We talk a lot around here about the theatrical experience and how it affects movie watching versus home viewing. Theatrical watching adds a presumption of focus on the film – the only bright thing in a dark space presuming you’re not pulling out your phone – and has the possibility of crowd reaction and (hopefully) the promise of professionally calibrated picture and sound. Many experimental short films are made for a gallery context, which can drastically change the experience of the piece where in addition to the regular theatrical enhancements, the video presentation itself can change:
Dessert-Disaster (excerpt) (2017) dir. Alison Nguyen
Dessert-Disaster (installation documentation)
Alison Nguyen is a New York-based video artist who incorporates themes of commercialism, technology and race in her experimental films. These are often featured as installation exhibits, though excerpts are available to stream from her website.
“Dessert-Disaster,” a wonderfully playful piece where Nguyen puts close-up footage from snack commercials side-by-side with news footage of disasters with similar oozing and explosive imagery. The soundtrack comes from breathless witnesses to the disasters. There’s commentary here in matching the pornographies of sugar sales and rubbernecking, and considering the base responses activated by each side. But mostly it’s fun to see the frivolous matched with the serious and how much they tend to melt together on screen. In the fullscreen excerpt, the images are still side-by-side (rather than intercut), facing forward in separate panels like images intended for a stereoscopic viewer. The video of the full installation shows the videos side-by-side as well, but on perpendicular walls and with no barrier between the two sides. With the cozy proximity of the sides and the projections bouncing off the reflective surfaces of the walls and floor – not to mention the size of the projections compared to a personal screen – there’s a lot more literal merging of the images in the installation. This doesn’t add a lot to the intellectual exercise of the video, but one can image the sensation of walking into the room with the installation is very different than pulling up the video on your phone.
you can’t plan a perfect day sometimes it just happens. (2017) dir. Alison Nguyen
Once again Nguyen pulls clips from advertising, this time collecting shots using lens flares, that in their original context signal the viewer that they’re ostensibly witnessing something awe-inspiring or at least eye-catching. Here the blasts of light become meaningless holes in space when paraded with Warholian repetition. While the dessert footage still retained some of its power – maybe too much power since it can go toe-to-toe with an erupting volcano – here the commercial attempts to harness the Sun itself just create a kind of washed-out emptiness.
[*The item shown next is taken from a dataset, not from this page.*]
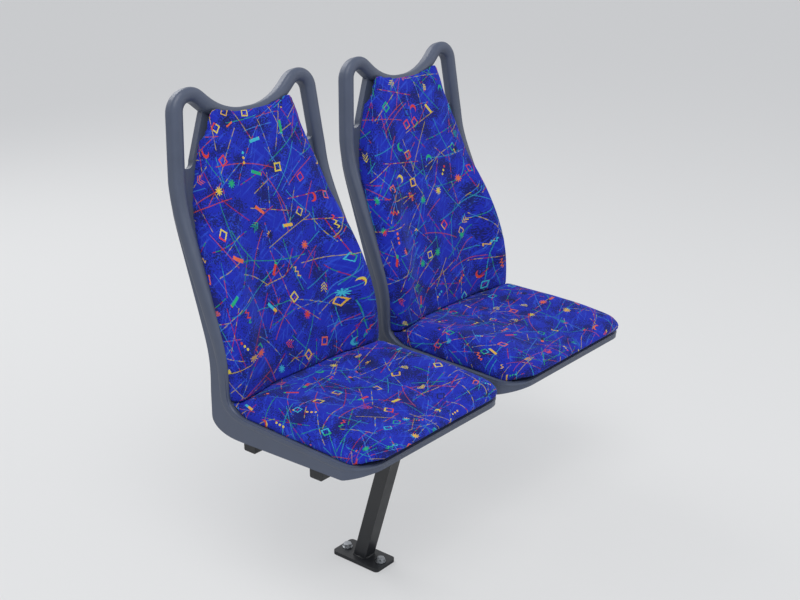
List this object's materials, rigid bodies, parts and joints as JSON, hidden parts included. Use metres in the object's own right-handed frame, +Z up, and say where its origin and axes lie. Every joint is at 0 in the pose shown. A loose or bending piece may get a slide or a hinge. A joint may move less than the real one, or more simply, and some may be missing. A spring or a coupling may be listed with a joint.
{
  "type": "twin bus passenger seat",
  "caption": "Twin passenger seat of a city bus: moulded shells with loop grab handles, upholstered back and seat pads, on a steel cross frame with a wall bracket and a slanted leg.",
  "frame": {"origin": "centre of the two floor bolts, on the underside of the foot plate", "axes": "+Z up; the seats face -Y; +X runs from the aisle to the bus's wall"},
  "size_m": [0.917, 0.5307, 0.969],
  "materials": {
    "shell_plastic": "fine-grained moulding",
    "cover_plastic": "fine-grained moulding",
    "moquette": "short-pile woven velour",
    "frame_steel": "powder coat",
    "cap_plastic": "smooth",
    "bolt_zinc": "zinc plated"
  },
  "bodies": {
    "root": {"shell_aisle": "shell_plastic", "shell_window": "shell_plastic", "back_cover_aisle": "cover_plastic", "back_cover_window": "cover_plastic", "back_pad_aisle": "moquette", "back_pad_window": "moquette", "seat_pad_aisle": "moquette", "seat_pad_window": "moquette", "seat_rail_aisle_left": "frame_steel", "seat_rail_aisle_right": "frame_steel", "seat_rail_window_left": "frame_steel", "seat_rail_window_right": "frame_steel", "front_beam": "frame_steel", "rear_beam": "frame_steel", "front_beam_cap": "cap_plastic", "rear_beam_cap": "cap_plastic", "wall_bracket": "frame_steel", "leg_head": "frame_steel", "leg": "frame_steel", "foot_plate": "frame_steel"}
  },
  "joints": []
}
The emptiness of repetition appears again in Nguyan’s creation Andra8, a 3D virtual character who who looks and moves like a Carrie Ann Moss action figure on a morphine drip. She tells us she survives by consuming a constant stream of human data collected in her various capacities as a “virtual assistant, a data janitor, a life coach, an aspiring influencer, and content creator.” She lives in an uncanny, brightly-colored virtual apartment, described by Nguyan as “the inoffensive love child of the results of a ‘Mid-century modern’ Pinterest search, a mental health hospital, and a perpetually sunny L.A. Airbnb. In other words: A kind of antiseptic neoliberal purgatory.”
my favorite software is being here (excerpt) (2021)
Andra8 is flexible in her deployment. She stars in “my favorite software is being here,” a short film screened both as an installations and as part of live and virtual festivals, and currently available to stream on the Criterion Channel. Andra8 even co-wrote the script with Nguyan through an algorithm that fed on the posts of “‘B-list’ social media influencers.” Andra8’s words and motion are provided by Nguyan who leans into the limitations of the technology that translates these things to the virtual voice and body. Andra8 has also “substituted” for Nguyan in virtual appearances a couple times during the pandemic, where the virtual being proves only slightly more uncanny and annoying than the average Zoom meeting co-worker. She also continues to ply her virtual wares through profiles at online freelance aggregators like fiverr.
Just as feature films will no doubt adapt to the changing ways we view them, the art world finds a place for installation and performance, even when the definition of “place” can feel nebulous and alien.